Kagan v. Baxter

Donnelly, J.

In her complaint the plaintiff alleges that while the tenant of an apartment in premises which are conceded to be within the designation of a tenement house, she severely lacerated one of her fingers as she was turning the handle of the hot water faucet in the bathroom of her apartment, and that the accident happened solely by reason of the defendant’s negligence in permitting the faucet to become defective and out of repair, and of which condition the defendant had actual or constructive notice.

There was no evidence to show that the faucet itself was in any way cracked or broken. At the end of July, 1927, complaint was made to the superintendent of the building that the faucet was loose; whereupon, the superintendent sent his assistant to the bathroom, who dickered ” with the faucet for about five minutes and told the plaintiff’s sister, who had made the complaint, that he had fixed it.” Thereafter the plaintiff’s sister used the bathroom. She testified she found that the faucet was very tight, and, “ unless you applied a lot of force, you could not open or close it.” The accident happened Labor Day, 1927. Frequently before that day, the plaintiff used the bathroom, and, on each prior occasion, she succeeded in opening and closing the faucet.

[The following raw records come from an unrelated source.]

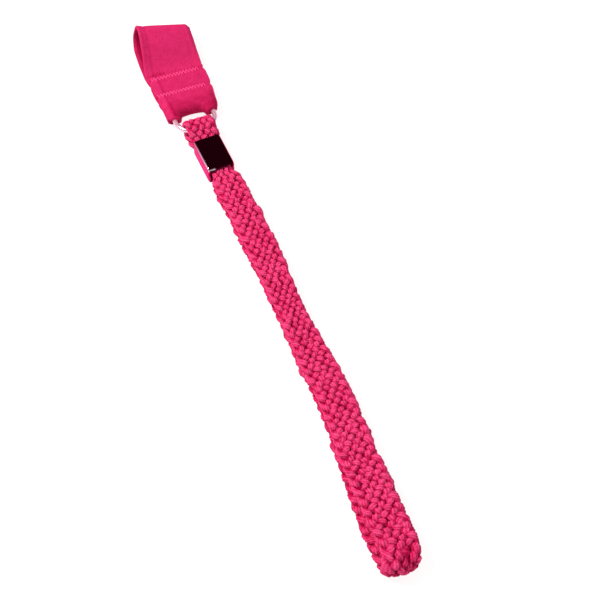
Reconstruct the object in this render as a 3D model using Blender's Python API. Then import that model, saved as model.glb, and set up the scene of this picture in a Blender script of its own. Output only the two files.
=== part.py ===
"""Wrist strap for a walking stick: an elastic sleeve for the stick, a D-ring, a crimp and a braided loop.

Metres, +Z up. The strap lies flat on a table at Z = 0 with its length along Y: the sleeve is at +Y and the
fold of the wrist loop at -Y. Run it with blender --background --python part.py, or from the Text Editor.
"""

import bpy
from math import cos, pi, sin, tan
from mathutils import Vector

MM = 0.001
GAP = 0.3 * MM  # left between pieces that touch

# Where the pieces lie along Y
SLEEVE_FOLD_Y = 118.0 * MM
UPPER_SEAM_Y = 94.0 * MM
LOWER_SEAM_Y = 86.2 * MM
BAR_Y = 79.3 * MM
RING_FOOT_Y = 68.0 * MM
CRIMP_TOP_Y = 61.6 * MM
CRIMP_LENGTH = 14.0 * MM
WRIST_FOLD_Y = -118.0 * MM

# Elastic band
BAND_WIDTH = 20.0 * MM
BAND_THICKNESS = 1.3 * MM
SLEEVE_X = -1.0 * MM  # the band's middle, beside the middle of the whole strap
SLEEVE_HEIGHT_LEFT = 11.0 * MM
SLEEVE_HEIGHT_RIGHT = 8.2 * MM
SLEEVE_LONGER_LEFT = 3.4 * MM
STITCHED_LIFT = 0.5 * MM  # the stitched layers clear the table by the thread below them
THROAT_WIDTH = 11.2 * MM  # the band gathers to this inside the ring
RAW_END = 1.2 * MM  # band past a seam

# Stitching
THREAD_DIAMETER = 0.36 * MM
STITCH_LENGTH = 0.9 * MM
STITCH_HEIGHT = 1.6 * MM
SEAM_WIDTH = 17.4 * MM

# D-ring
RING_WIRE = 2.0 * MM
RING_WIDTH = 14.0 * MM  # between the arms' middles
RING_TOP_CORNER = 1.8 * MM
RING_FOOT_CORNER = 5.6 * MM

# Crimp
CRIMP_WIDTH = 9.3 * MM
CRIMP_HEIGHT = 6.8 * MM
CRIMP_SHEET = 0.8 * MM
CRIMP_TURN = 4.0 * pi / 180
CRIMP_BUTT_GAP = 0.5 * MM
CRIMP_RIDGE = 0.18 * MM

# Braid
BRAID_THICKNESS = 3.0 * MM
BRAID_IN_CRIMP = (7.0 * MM, 2.15 * MM)  # width and thickness
BRAID_AT_RING = (9.0 * MM, 2.3 * MM)
BRAID_END_GAP = 1.6 * MM  # between the two cut ends, inside the crimp
CRIMP_MOUTH = 0.4 * MM  # how far outside the crimp the braid stays squeezed
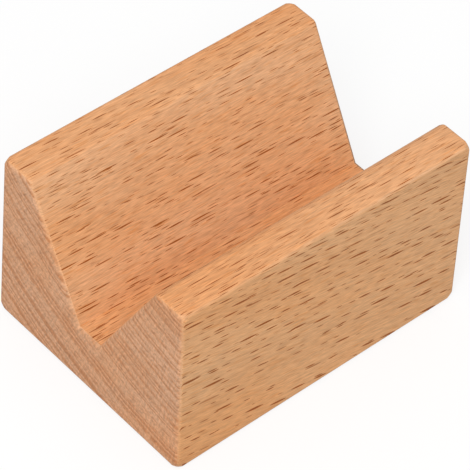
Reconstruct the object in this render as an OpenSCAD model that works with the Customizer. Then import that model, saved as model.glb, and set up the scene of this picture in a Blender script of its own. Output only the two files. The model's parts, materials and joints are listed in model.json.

When she was closing the faucet at the time of the accident, it broke.

Under section 102 of the Tenement House Law it is the duty of the landlord of a tenement house to keep the building and all parts thereof in good repair. By section 103 it is provided: “ Every tenement house shall have water furnished in sufficient quantity at one or more places on each floor occupied by or intended to be occupied by one or more families. The owner shall provide proper and suitable tanks, pumps or other appliances to receive and to distribute an adequate and sufficient supply of such water at each *250floor in the said house, at all times of the year, during all hours of the day and night.”

Assuming the hot water faucet in question to be an appliance, I fail to see how any negligence on the part of the defendant was established. All that the evidence shows is that after complaint was made that the faucet was loose, it was tightened, and that the degree of pressure necessary to make it turn was dependent upon the force applied to it by the particular person using it. The case might be different if there were evidence that the faucet was even slightly cracked, so that, upon repetition of its use, it might break and injure the one handling it. Upon notice to the landlord of this condition, it would be his duty to remedy it, and if he failed in this respect, after such notice, he would be hable in damages if an injury ensued. It would be going too far, I think, to hold a landlord liable because he had not adjusted a faucet with that nicety of tightness which would render accident impossible no matter how great or little the force applied to it. This would be equivalent to saying, not only that the landlord must exercise due care in furnishing appliances, but a degree of care which relieves the user of all responsibility. The plaintiff’s contention that the force required to make the faucet operate was more than the handle was able to resist, is refuted by the testimony that the faucet was frequently used without breaking it for at least a month before the accident.

Motion granted. Exception to plaintiff. Ten days’ stay of execution and thirty days to make and serve case allowed. Order filed May 27, 1929, setting aside verdict and dismissing complaint.